One lesson for me is a reminder to rule out the physical causes of symptoms and then explore the psychiatric. Since this dear friend had a history of serious depression, it is certainly “on the table” as a cause for her physical symptoms. She had been in remission for over 20 years, during the entire time of our friendship, I had no idea what she looked like when symptomatic. Sadly, now I do. As is typical when our loved ones are not accountable for their actions, separations tend to occur.
How could any relationship resolve differences when one party refuses to examine her behavior and apologize for the hurt she’s caused?

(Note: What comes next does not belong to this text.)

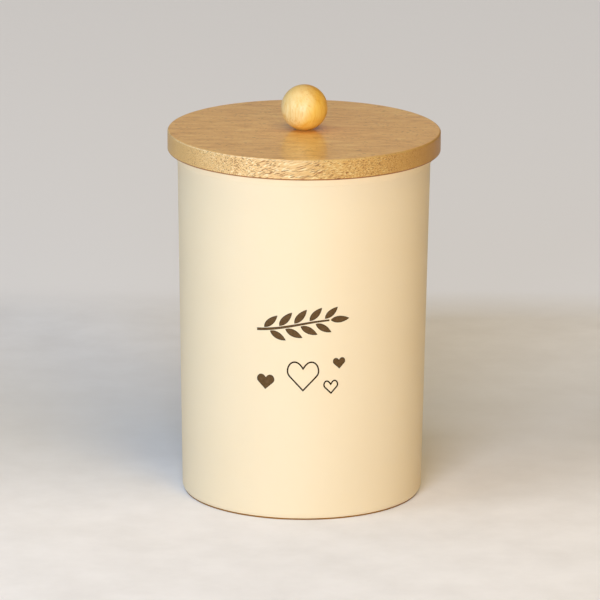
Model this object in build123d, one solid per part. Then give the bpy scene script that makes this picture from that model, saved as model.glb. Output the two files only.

For example, this dear friend had blind-sided me with a litany of complaints about me in the beginning of the year. I was stunned speechless. It felt to me just like when other loved ones (with serious mental illness) behaved like this towards me. I said so, too. That was our red flag. I had nothing more to say and would have been content to take a break, however she persisted. This is a long term relationship, like family, and like family, the capacity for hurting one another is great indeed. Reflecting back, it would have been prudent for me to stay with my first impression, that she was just like other family members when symptomatic, and give her the time and space to meet her illness head on. Instead, we dragged it out for a few more months and it blew up around us as our patience ran out.
So I have learned, and I share with you, as loved ones, we need to trust ourselves when it comes to identifying and dealing with symptoms. By doing so, we can reduce our own anger and hurt, and make healthier decisions for all concerned.